• [DATASET EXCERPT]
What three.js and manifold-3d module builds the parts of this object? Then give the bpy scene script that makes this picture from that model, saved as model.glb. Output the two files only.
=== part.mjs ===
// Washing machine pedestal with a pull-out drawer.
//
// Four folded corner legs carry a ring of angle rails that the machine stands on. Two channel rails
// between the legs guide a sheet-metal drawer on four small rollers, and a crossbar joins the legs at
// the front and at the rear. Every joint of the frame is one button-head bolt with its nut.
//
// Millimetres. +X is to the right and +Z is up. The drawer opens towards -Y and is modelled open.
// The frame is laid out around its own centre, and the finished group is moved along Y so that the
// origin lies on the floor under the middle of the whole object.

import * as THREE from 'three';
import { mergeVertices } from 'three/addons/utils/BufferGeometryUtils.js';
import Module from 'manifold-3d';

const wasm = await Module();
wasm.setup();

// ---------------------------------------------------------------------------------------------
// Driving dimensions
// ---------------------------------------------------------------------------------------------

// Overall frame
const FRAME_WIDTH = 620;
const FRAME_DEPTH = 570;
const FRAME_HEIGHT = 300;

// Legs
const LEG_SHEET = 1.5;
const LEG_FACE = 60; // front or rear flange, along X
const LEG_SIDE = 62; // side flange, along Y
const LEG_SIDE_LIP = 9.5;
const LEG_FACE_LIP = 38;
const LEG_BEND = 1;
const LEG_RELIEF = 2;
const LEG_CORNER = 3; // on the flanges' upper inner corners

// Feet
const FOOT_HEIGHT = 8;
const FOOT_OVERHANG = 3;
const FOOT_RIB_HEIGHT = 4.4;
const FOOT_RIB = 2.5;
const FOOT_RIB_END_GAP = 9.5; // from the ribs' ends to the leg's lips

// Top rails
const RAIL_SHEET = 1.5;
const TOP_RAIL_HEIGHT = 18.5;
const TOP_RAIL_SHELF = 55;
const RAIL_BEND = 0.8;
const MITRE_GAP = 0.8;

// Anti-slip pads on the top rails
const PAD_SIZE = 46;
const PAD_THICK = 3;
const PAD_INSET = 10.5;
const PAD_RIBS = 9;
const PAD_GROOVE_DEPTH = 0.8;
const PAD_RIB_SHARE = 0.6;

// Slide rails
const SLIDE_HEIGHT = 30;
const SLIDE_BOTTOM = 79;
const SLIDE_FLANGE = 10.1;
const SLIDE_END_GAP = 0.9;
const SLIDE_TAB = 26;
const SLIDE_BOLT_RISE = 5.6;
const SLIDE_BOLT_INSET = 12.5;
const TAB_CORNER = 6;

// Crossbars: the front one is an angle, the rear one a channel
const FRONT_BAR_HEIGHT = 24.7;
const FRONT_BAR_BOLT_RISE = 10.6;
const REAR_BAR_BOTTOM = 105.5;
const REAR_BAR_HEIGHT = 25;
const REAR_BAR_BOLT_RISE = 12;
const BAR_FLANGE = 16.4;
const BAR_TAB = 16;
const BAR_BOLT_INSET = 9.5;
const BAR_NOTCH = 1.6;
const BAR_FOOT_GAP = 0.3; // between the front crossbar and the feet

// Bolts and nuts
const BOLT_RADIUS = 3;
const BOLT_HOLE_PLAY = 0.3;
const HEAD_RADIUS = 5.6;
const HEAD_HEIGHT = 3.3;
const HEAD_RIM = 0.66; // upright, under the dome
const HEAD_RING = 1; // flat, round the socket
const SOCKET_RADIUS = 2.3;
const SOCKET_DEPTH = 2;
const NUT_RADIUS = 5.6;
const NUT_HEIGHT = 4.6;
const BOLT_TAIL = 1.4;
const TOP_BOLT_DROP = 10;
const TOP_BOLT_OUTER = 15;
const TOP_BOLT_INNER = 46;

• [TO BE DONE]
Extract the data exactly as given.

• [THE OUTPUT]
What three.js and manifold-3d module builds the parts of this object? Then give the bpy scene script that makes this picture from that model, saved as model.glb. Output the two files only.
=== part.mjs ===
// Washing machine pedestal with a pull-out drawer.
//
// Four folded corner legs carry a ring of angle rails that the machine stands on. Two channel rails
// between the legs guide a sheet-metal drawer on four small rollers, and a crossbar joins the legs at
// the front and at the rear. Every joint of the frame is one button-head bolt with its nut.
//
// Millimetres. +X is to the right and +Z is up. The drawer opens towards -Y and is modelled open.
// The frame is laid out around its own centre, and the finished group is moved along Y so that the
// origin lies on the floor under the middle of the whole object.

import * as THREE from 'three';
import { mergeVertices } from 'three/addons/utils/BufferGeometryUtils.js';
import Module from 'manifold-3d';

const wasm = await Module();
wasm.setup();

// ---------------------------------------------------------------------------------------------
// Driving dimensions
// ---------------------------------------------------------------------------------------------

// Overall frame
const FRAME_WIDTH = 620;
const FRAME_DEPTH = 570;
const FRAME_HEIGHT = 300;

// Legs
const LEG_SHEET = 1.5;
const LEG_FACE = 60; // front or rear flange, along X
const LEG_SIDE = 62; // side flange, along Y
const LEG_SIDE_LIP = 9.5;
const LEG_FACE_LIP = 38;
const LEG_BEND = 1;
const LEG_RELIEF = 2;
const LEG_CORNER = 3; // on the flanges' upper inner corners

// Feet
const FOOT_HEIGHT = 8;
const FOOT_OVERHANG = 3;
const FOOT_RIB_HEIGHT = 4.4;
const FOOT_RIB = 2.5;
const FOOT_RIB_END_GAP = 9.5; // from the ribs' ends to the leg's lips

// Top rails
const RAIL_SHEET = 1.5;
const TOP_RAIL_HEIGHT = 18.5;
const TOP_RAIL_SHELF = 55;
const RAIL_BEND = 0.8;
const MITRE_GAP = 0.8;

// Anti-slip pads on the top rails
const PAD_SIZE = 46;
const PAD_THICK = 3;
const PAD_INSET = 10.5;
const PAD_RIBS = 9;
const PAD_GROOVE_DEPTH = 0.8;
const PAD_RIB_SHARE = 0.6;

// Slide rails
const SLIDE_HEIGHT = 30;
const SLIDE_BOTTOM = 79;
const SLIDE_FLANGE = 10.1;
const SLIDE_END_GAP = 0.9;
const SLIDE_TAB = 26;
const SLIDE_BOLT_RISE = 5.6;
const SLIDE_BOLT_INSET = 12.5;
const TAB_CORNER = 6;

// Crossbars: the front one is an angle, the rear one a channel
const FRONT_BAR_HEIGHT = 24.7;
const FRONT_BAR_BOLT_RISE = 10.6;
const REAR_BAR_BOTTOM = 105.5;
const REAR_BAR_HEIGHT = 25;
const REAR_BAR_BOLT_RISE = 12;
const BAR_FLANGE = 16.4;
const BAR_TAB = 16;
const BAR_BOLT_INSET = 9.5;
const BAR_NOTCH = 1.6;
const BAR_FOOT_GAP = 0.3; // between the front crossbar and the feet

// Bolts and nuts
const BOLT_RADIUS = 3;
const BOLT_HOLE_PLAY = 0.3;
const HEAD_RADIUS = 5.6;
const HEAD_HEIGHT = 3.3;
const HEAD_RIM = 0.66; // upright, under the dome
const HEAD_RING = 1; // flat, round the socket
const SOCKET_RADIUS = 2.3;
const SOCKET_DEPTH = 2;
const NUT_RADIUS = 5.6;
const NUT_HEIGHT = 4.6;
const BOLT_TAIL = 1.4;
const TOP_BOLT_DROP = 10;
const TOP_BOLT_OUTER = 15;
const TOP_BOLT_INNER = 46;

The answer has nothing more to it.